London's top five hotels

Looking for somewhere stylish to sleep in the capital this Easter? Kaye Holland has the low-down on five fabulous places to lay your head in London

The Berkeley
This much loved local icon is the first word in luxury, the last and most of those in between. The Wilton Place property boasts 214 rooms including 65 suites all of which overlook the park or the charming St Paul’s church. If you’re feeling flash plump for the luxury junior suite – a large open plan room with a divine king sized bed and lounge area complete with its own separate flat screen TV should you, heaven forbid, get bored with The Berkeley. Don’t leave without trying Prêt a Portea – London’s most popular afternoon tea. The quintessentially British ritual has been given a stylish twist; instead of scones expect a collection of canapés, cakes and doll sized taster spoons inspired by the current fashion collections.

The Dorchester
Built back in 1931, the first thing you’ll notice on arrival at The Dorchester is the glamorous parking area – there’s always a showy car or two parked outside this plush property. Push through the revolving doors and prepare to be seriously spoilt. An army of smiling staff sweep across marble floors – the hotel is grand without being intimidating – ready to whisk guests off to thrillingly huge accommodation. Bedrooms are impeccable; there are 196 rooms in total plus no fewer than 50 suites and four rooftop suites. Despite being individually designed –no two rooms are alike – all are English to the core so expect lots of floral fabrics.

Jumeirah Lowndes
Deciding where to stay in this corner of the capital presents something of a challenge: Knightsbridge is not short of sumptuous five star hotels, including The Berkeley, where you can lay your head. But if you prefer boutique hotels to big, flashy properties, look no further than the Jumeriah Lowndes - an exercise in measured elegance. Set in a serene, leafy square, the ambience at this 87 room property – which opened its doors in 2006 - is suspended somewhere between a very impressive private home and a chic guesthouse.

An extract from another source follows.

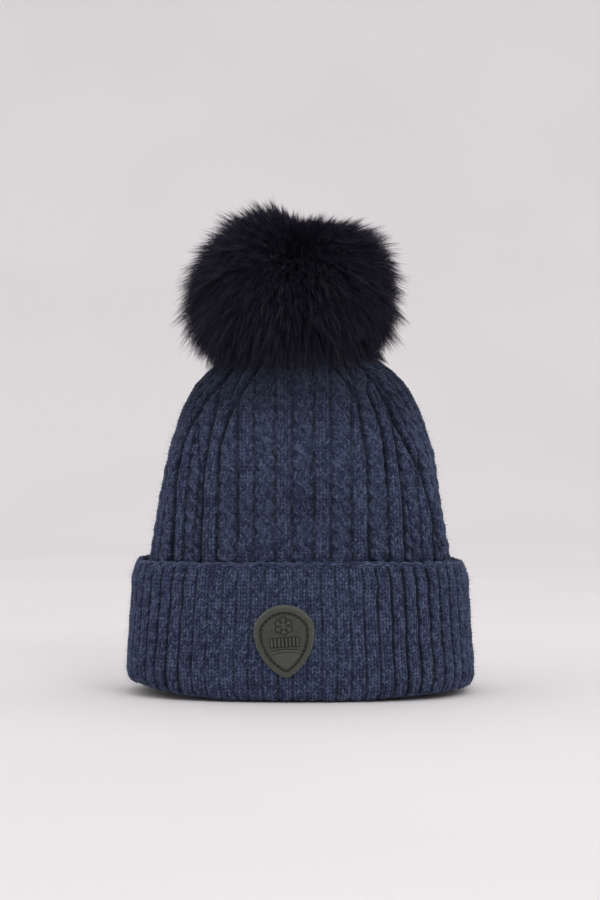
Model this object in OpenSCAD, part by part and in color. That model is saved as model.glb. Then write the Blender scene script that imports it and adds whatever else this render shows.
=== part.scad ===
// Pom pom beanie: a cable-knit crown, a turned-up rib cuff with a stitched shield patch,
// a fleece lining, a care label, and a fur pom pom that snaps on and off.
// Millimetres. +Z up, front towards -Y, origin in the middle of the fold that the hat stands on.

/* [Hat] */
// Width of the cuff at its widest
cuff_w = 218; // [200:1:236]
// Depth of the cuff, front to back
cuff_d = 150; // [140:1:165]
// Height of the turned-up cuff with its bound-off edge
cuff_h = 84.5; // [78:0.5:92]
// Height of the crown above the fold
crown_h = 222; // [218:1:230]
// Thickness of one layer of the crown's knit
knit_t = 4; // [3.5:0.5:4.5]
// Number of two-stitch ribs round the cuff
cuff_ribs = 68; // [60:4:76]
// Number of cable-and-rib repeats round the crown
crown_repeats = 22; // [18:4:26]
// Thickness of the fleece lining
fleece_t = 2.2; // [1.5:0.1:2.5]

/* [Pom pom] */
// Diameter of the fur across its tips
fur_d = 146; // [120:2:150]
// Height of the fur above its middle
fur_up = 57; // [50:1:60]
// Outer radius of the pelt ball inside the fur
pelt_r = 25; // [24:0.5:28]

/* [Snap] */
// Radius of the snap's four round flanges
snap_flange_r = 6.5; // [6:0.25:7]
// Radius of the stud's head
stud_head_r = 3.3; // [3:0.1:3.4]

/* [Patch] */
// Width of the shield patch
patch_w = 35.5; // [30:0.5:42]
// Height of the shield patch
patch_h = 43; // [40:0.5:46]
// Thickness of the patch with its felt backing
patch_t = 2.4; // [2:0.1:3]

/* [Care label] */
// Width of the care label
label_w = 28; // [20:1:36]
// Length of the part that hangs free
label_l = 32; // [24:1:36]

/* [Hidden] */

navy = [0.21, 0.24, 0.33];
olive = [0.26, 0.27, 0.25];
steel = [0.62, 0.62, 0.64];
fur_black = [0.07, 0.07, 0.1];

sides = 48;          // facets round each smooth soft ring
square = 2.5;        // superellipse power of the hat's plan: 2 is an ellipse
fine = 64;           // $fn of the turned parts
gap = 0.3;           // clearance between pieces that must not touch

half_w = cuff_w / 2;
half_d = cuff_d / 2;
link_z = cuff_h - 6.5;               // where the crown is linked to the cuff's inner layer
edge_z = cuff_h - 3;                 // top of the turned-up layer, under its bound-off edge

// Directions that cut the cuff's plan outline into n equal lengths.
function bend(v, p) = sign(v) * pow(abs(v), 2 / p);
function plan(t) = [half_w * bend(cos(t), square), half_d * bend(sin(t), square)];
lengths = [for (i = 0, l = 0; i <= 720; l = l + norm(plan((i + 1) / 2) - plan(i / 2)), i = i + 1)
    [l, i / 2]];
function directions(n) = [for (j = [0:n - 1]) lookup(lengths[720][0] * j / n, lengths)];
smooth_turn = directions(sides);
cuff_turn = directions(cuff_ribs * 2);
crown_turn = directions(crown_repeats * 4);

// How deep each point round the knit dips: one rib and furrow, and one rib, furrow, cable and furrow.
cuff_dips = [0, 0.9];
crown_dips = [0.5, 1.5, 0, 1.5];

// Plan outline of one ring. A station is [z, half width, half depth, power, share of the dips].
function ring(s, turn = smooth_turn, dips = [0]) = [for (i = [0:len(turn) - 1])
    let (t = turn[i], d = is_undef(s[4]) ? 0 : s[4] * dips[i % len(dips)])
    [(s[1] - d) * bend(cos(t), s[3]), (s[2] - d) * bend(sin(t), s[3]), s[0]]];

// Crown: stations of its outer face from the linking seam to the gather hole.
// Each row is [share of the way up, half width, half depth, power] and the sizes scale with the cuff.
crown_rows = [[0, 0.870, 0.815, 2.5], [0.10, 0.853, 0.830, 2.5], [0.21, 0.830, 0.845, 2.5],
              [0.40, 0.789, 0.853, 2.4], [0.53, 0.752, 0.848, 2.4], [0.625, 0.711, 0.830, 2.3],
              [0.73, 0.656, 0.795, 2.2], [0.815, 0.580, 0.740, 2.1], [0.88, 0.490, 0.650, 2],
              [0.93, 0.385, 0.530, 2], [0.972, 0.245, 0.345, 2], [0.993, 0.120, 0.170, 2]];
gather_r = 2.8;
crown_outer = concat(
    [for (r = crown_rows)
        [link_z + r[0] * (crown_h - link_z), r[1] * half_w, r[2] * half_d, r[3], min(1, r[1] * 1.6)]],
    [[crown_h, 6, 6, 2], [crown_h, gather_r, gather_r, 2]]);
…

It’s pretty without being cutesy, elegant without being intimidating and compared to its cousin across the road – the Jumeriah Carlton – is smaller, quieter and thus the perfect place to chill out this Easter.

The Portobello
If you’re looking for a place with personality, then this is it. The Portobello Hotel – which opened back in 1970 – has a bit of rock and roll about it and as such is popular with media folk and models. Indeed Croydon’s most famous export, La Moss, once holed up here and – legend has it – soaked in a bath filled with bubbly. The supermodel stayed in room 16 (the one with the circular bed), one of the so called 12 ‘special rooms’– each of which has a character of its own. The Japanese room (number one) boasts a small sea shell patio, while the cool, colonial room (number two) has a hint of bohemia about it and number six is pure decadence containing as it does a three foot deep, gilded, gold claw bath.

The Savoy
The British icon that is The Savoy reopened on the 10/10/10, after a £100 million restoration. The hotel seamlessly blends elements of the original and the new, while the stunning English Edwardian and Art Deco interiors sparkle with timeless elegance and glamour. On the accommodation front, expect 268 guestrooms in addition to nine ‘personality suites’ – styled after some of The Savoy’s most high profile guests – and a newly created two bedroom royal suite that'ss truly a suite fit for a King.